As a background, according to a report publish by Edinburgh International, The Amnesty Programme is estimated to have cost the Nigerian Government close to $500m a year since 2009. “In 2014, $12,245 was spent per militant captured. The majority of those 30,000 enrolled in the programme receive cash stipends of around $325 per month, however some former militant leaders received much larger, multimillion dollar payments, creating a new wave of socio-economic imbalances in the region.”

The report also stated that “Many ex-militant leaders have also been awarded lucrative government security contracts to guard the oil installations they once protested against and attacked., Government Ekpemupolo, known as Tompolo, is understood to have been awarded a $103.4m contract in 2012 to supply 20 vessels to federal security forces and is widely believed to control a maritime security company which operates counter-piracy patrols on behalf of the Nigerian Maritime Administration and Safety Agency.”

Today, it’s now called Niger Delta Avengers with a mission to ‘cripple the Nigerian economy.’ that economy that gave them a life. As at today, the renewed activities of the militants in the Niger Delta are seriously affecting oil production; in fact, it is now down to 1.65 million barrel per day against the projected 2.2 million barrel per day in the 2016 budget. This is not even the crux of this article, but the unthinkable effrontery exhibited by the group by demanding for the unconditional release of Nmadi Kanu and former NSA Sambo Dasuki. This is nothing but economic terrorism and as such the govermnet should treat them as terrorists. Are we going to keep quiet again? The answer is a huge no. The government must deal decisively with the sponsors of this group of miscreants. The call for the release of Nnamdi Kalu and Sambo Dasuki should ordinarily point at the sponsors and collaborators of the Niger Delta Avengers.

This is not about ethnic or religious sentiments. This is about national interest. We can’t afford such economic sabotage in the face of dwindling resources to continue and for perpetuators/sponsors to go unpunished, not when the country is facing a tough one as a result of gross mismanagement of our resources by the past administration. The government must rise up to the occasion and deal decisively with this situation. I strongly believe that the Niger Delta region has been treated very well in the last 7 years. Aside the Amnesty Programme, there is also a ministry of Niger Delta Affairs and the Niger Delta Development Commission. So there is no basis for this renewed hostility, especially one borne out of outright mischief and of no relevance.

Nigerians must rise up against ethnic and clannish sentiments and see this more as a national affront.
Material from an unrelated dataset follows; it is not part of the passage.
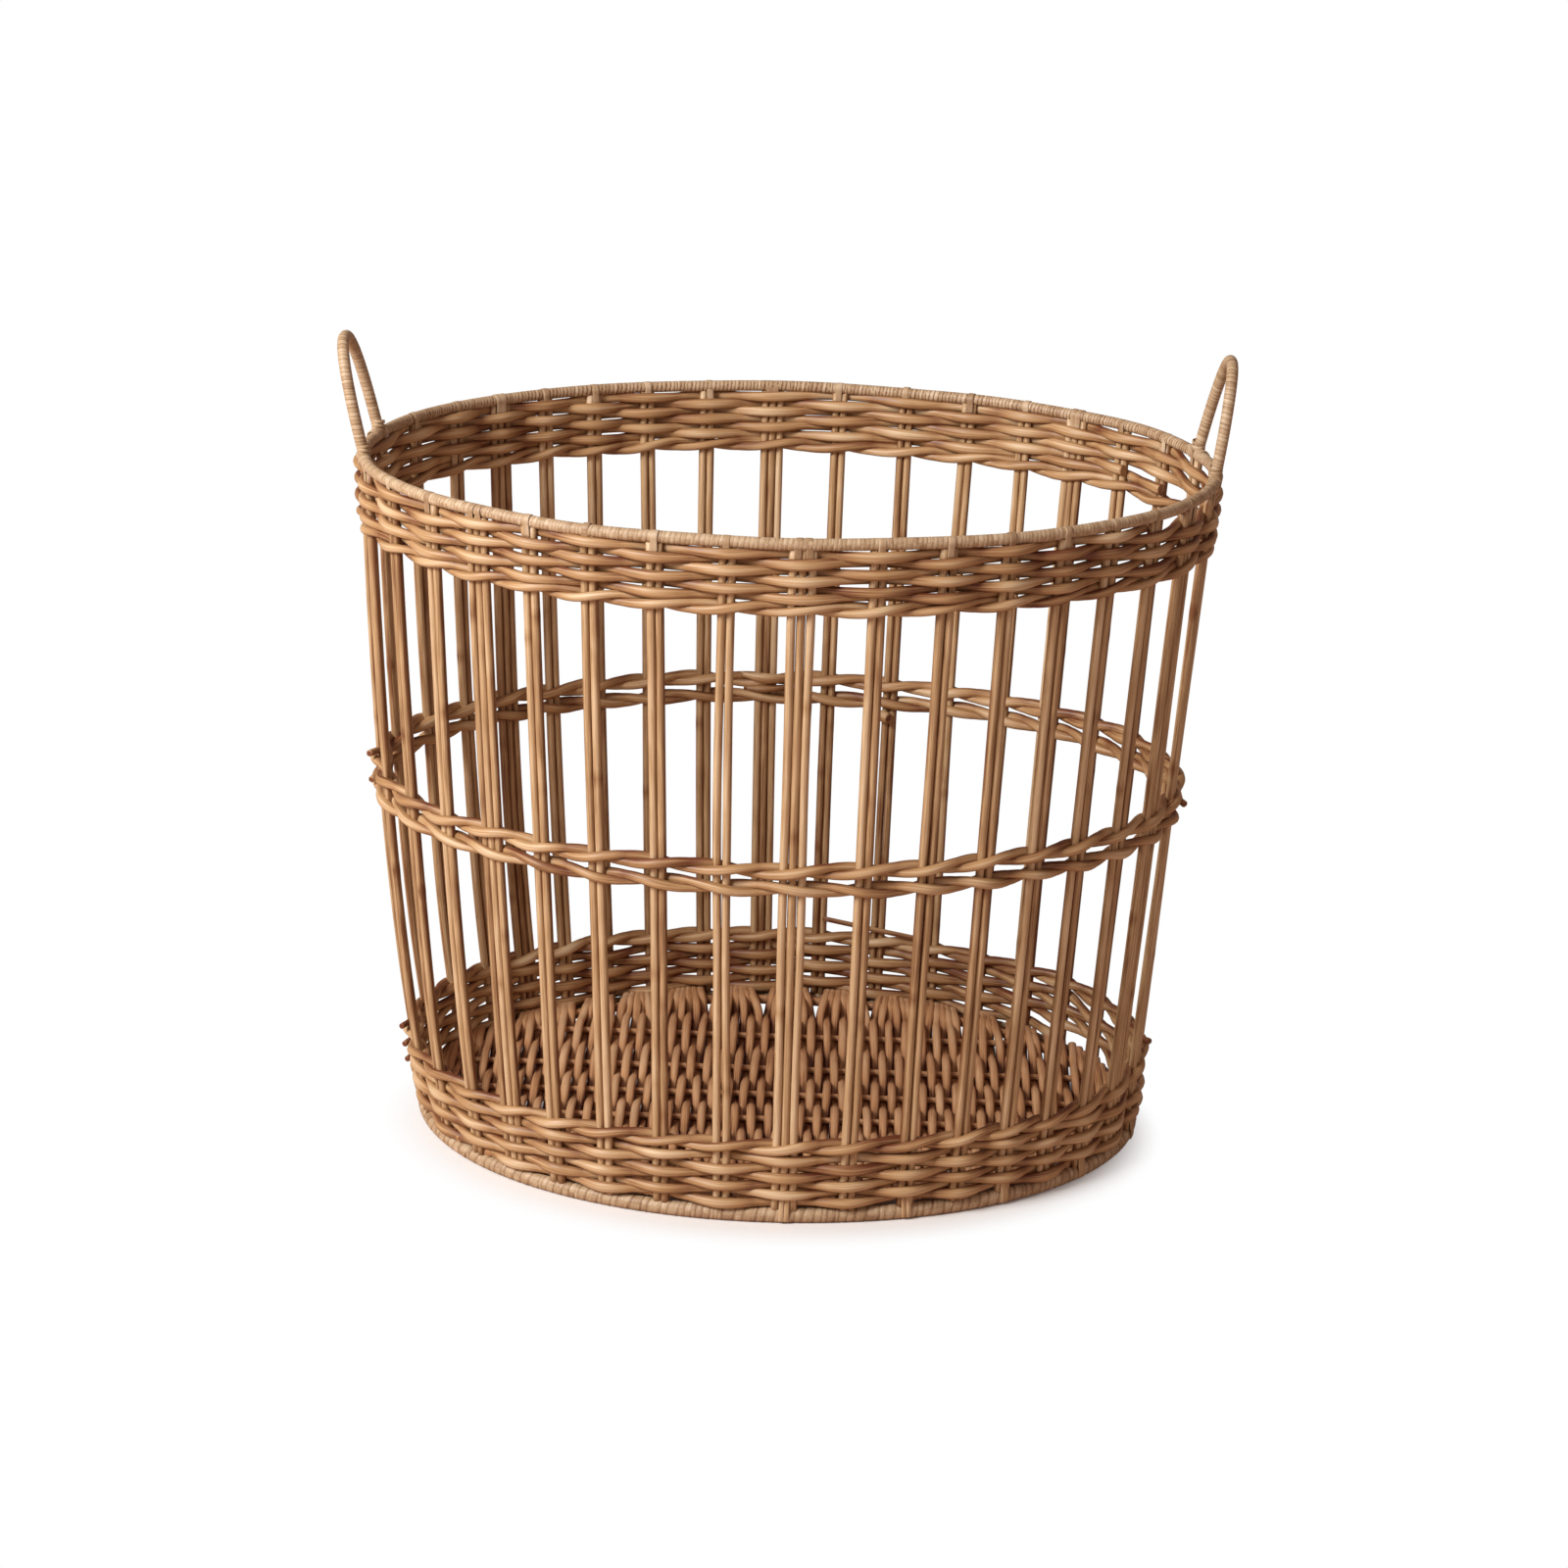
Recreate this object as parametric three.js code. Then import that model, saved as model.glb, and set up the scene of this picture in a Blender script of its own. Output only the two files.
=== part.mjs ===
import * as THREE from 'three';

// Oval open basket of round cane, in millimetres, +Z up, standing on z = 0 with its centre at x = y = 0.
// The long axis of the oval is X. The handles stand at the two ends of X.

// Outline of the wall, measured on its centreline
const RIM_LENGTH = 540;
const RIM_WIDTH = 400;
const FOOT_LENGTH = 486;
const FOOT_WIDTH = 344;
const RIM_HEIGHT = 452.5;

// Canes and hoops
const STAKE_CANE = 5.4;
const WEAVER = 5.75;
const MID_WEAVER = 5.1;
const TOP_WEAVER = 5;
const RIM_HOOP = 7.5;
const FOOT_HOOP_WIDTH = 9;
const FOOT_HOOP_HEIGHT = 9.5;
const HANDLE_CANE = 7.2;
const BASE_HOOP = 7;
const BASE_STICK = 6.4;
const BASE_WEAVER = 5;

// Clearances
const STRAND_GAP = 0.3;
const SEAT_GAP = 0.3;
const FOOT_SPACE = 5;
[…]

Not also in a period where the price of crude is beginning to show promising signs and our production capacity is dropping due to the activities of the militants.

International news agency Reuters reports that “militant activity in the Niger Delta has taken out some 500,000 barrels per day of crude oil production from… companies in Nigeria, pushing oil output in Africa’s largest-producing nation to more than 22-year lows”. This surely doesn’t sound good for us as a people and as a country, especially when the agitation is purely misplaced and intended to serve no good.

Attah is a civil rights activist and Secretary General, Stand Up Nigeria based in Abuja.